The short answer is no. The longer answer is that the bookstore can only charge what it does for textbooks because no one is telling it not to. In this wonderful free market society of ours, the bookstore is entitled to charge whatever it likes for textbooks, no matter how insane the markups are, so long as people keep buying. While outrage and hullabaloo spread through the student population faster than the swine flu, the only recourse that truly affects the bookstore is taking our money elsewhere.

The Brown Bookstore is not a monopoly; there are scores of establishments that sell books required for our classes. Speaking from experience, the Brown Bookstore is not the only place to obtain a copy of Henry David Thoreau's "Walden." There's a Borders 15 minutes' walk from campus, and Amazon (where books grow on trees) is a click away. With the economy still working on that "slow but strong" recovery plan, money is tight; why not shop around?  It won't really kill us to take an hour or two out of the daily allotment of Facebook time and check out Amazon's prices.

To be clear: I am not advocating a full-out boycott of the Brown Bookstore.  Instead, I'm simply a proponent of bargain hunting. Many professors don't really care if you have the same edition as they do, so long as the words are the same. Other professors, if they insist on using the same editions, will issue the ISBN of the edition they prefer.
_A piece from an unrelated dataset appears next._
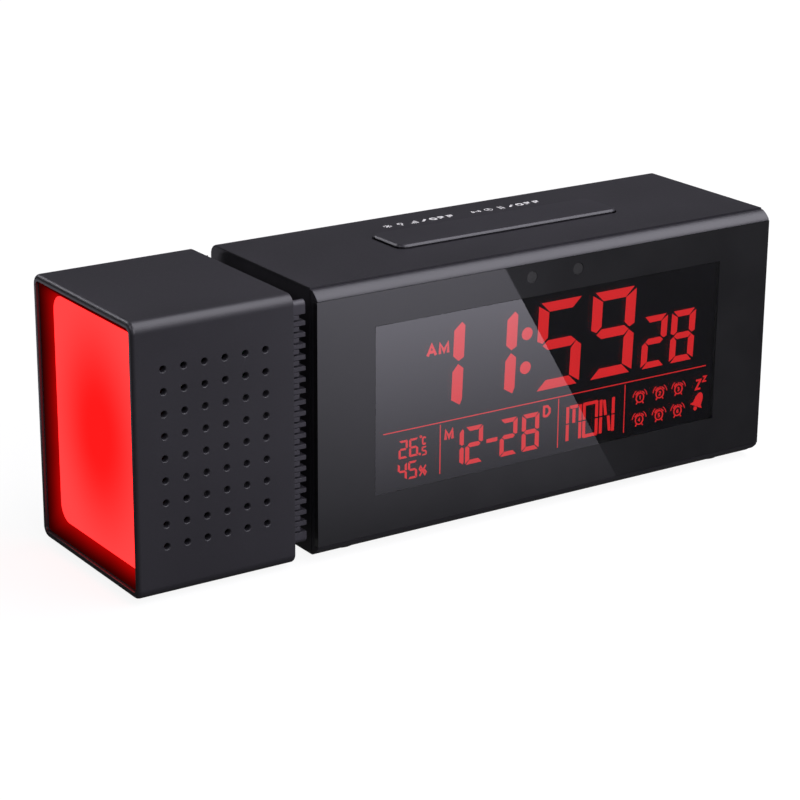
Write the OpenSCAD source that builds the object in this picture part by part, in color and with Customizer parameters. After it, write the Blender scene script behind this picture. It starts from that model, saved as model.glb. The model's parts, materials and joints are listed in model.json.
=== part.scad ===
// Projection alarm clock: a bar-shaped main body with a wide segment display,
// and a swivel head that carries a night light, a loudspeaker and a ceiling projector.
// X runs along the bar with the head at the low end, -Y is the front, Z is up.
// The origin is under the middle of the bar, on the table. Lengths are in millimetres.

/* [Overall] */
// Height of the case section, without the feet
case_h = 62.5; // [60:0.5:75]
// Depth of the case section, front to back
case_d = 46.6; // [45:0.2:58]
// Length of the main body
main_l = 129; // [127:0.5:170]
// Length of the swivel head
head_l = 39.5; // [39:0.5:50]
// Length of the neck between the head and the main body
neck_l = 5.8; // [5.4:0.1:9]
// Radius of the long edges
edge_r = 2.6; // [2.2:0.1:4]

/* [Case] */
// Wall of the case
case_wall = 2; // [1.6:0.1:2.6]
// Wall at the swivel end of the case
end_wall = 2.4; // [2:0.1:3]
// Depth of the front frame, from the front face to the seam
frame_t = 2.8; // [2.5:0.1:4]
// Width of the seam behind the front frame
seam_w = 0.25; // [0.1:0.05:0.4]
// How far the seam's land lies inside the outer face
seam_in = 0.6; // [0.3:0.1:0.9]
// Height of the rounded strips above and below the front panel
strip_h = 2.6; // [2.2:0.1:5]
// Clearance between parts that are fitted together
fit = 0.15; // [0.1:0.05:0.3]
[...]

Coincidentally, a federal law, the Higher Education Opportunity Act, goes into effect July 1, and makes this process mandatory. Pop that into the search bar of Amazon and you have an instant price check. The bookstore even enables this process, posting their prices online. Check them all out and then buy the cheapest one.  If the bookstore continues to lose profits on textbook sales, prices will drop faster than you can say "invisible hand rhymes with supply and demand."

The power of the purse strings is one of the most effective powers students have during this process. To not exercise it is irresponsible and lazy.  The hallmark of the consumer experience is choice, and it would be a disservice to cast off those choices in favor of convenience. I personally plan to shop at the Brown Bookstore, so long as they can offer me the lowest price on the specific books I need. If they can't, I'm taking my dead presidents elsewhere.

Mike Johnson '11 spent most of break playing Beatles Rock Band, seriously influencing his titles.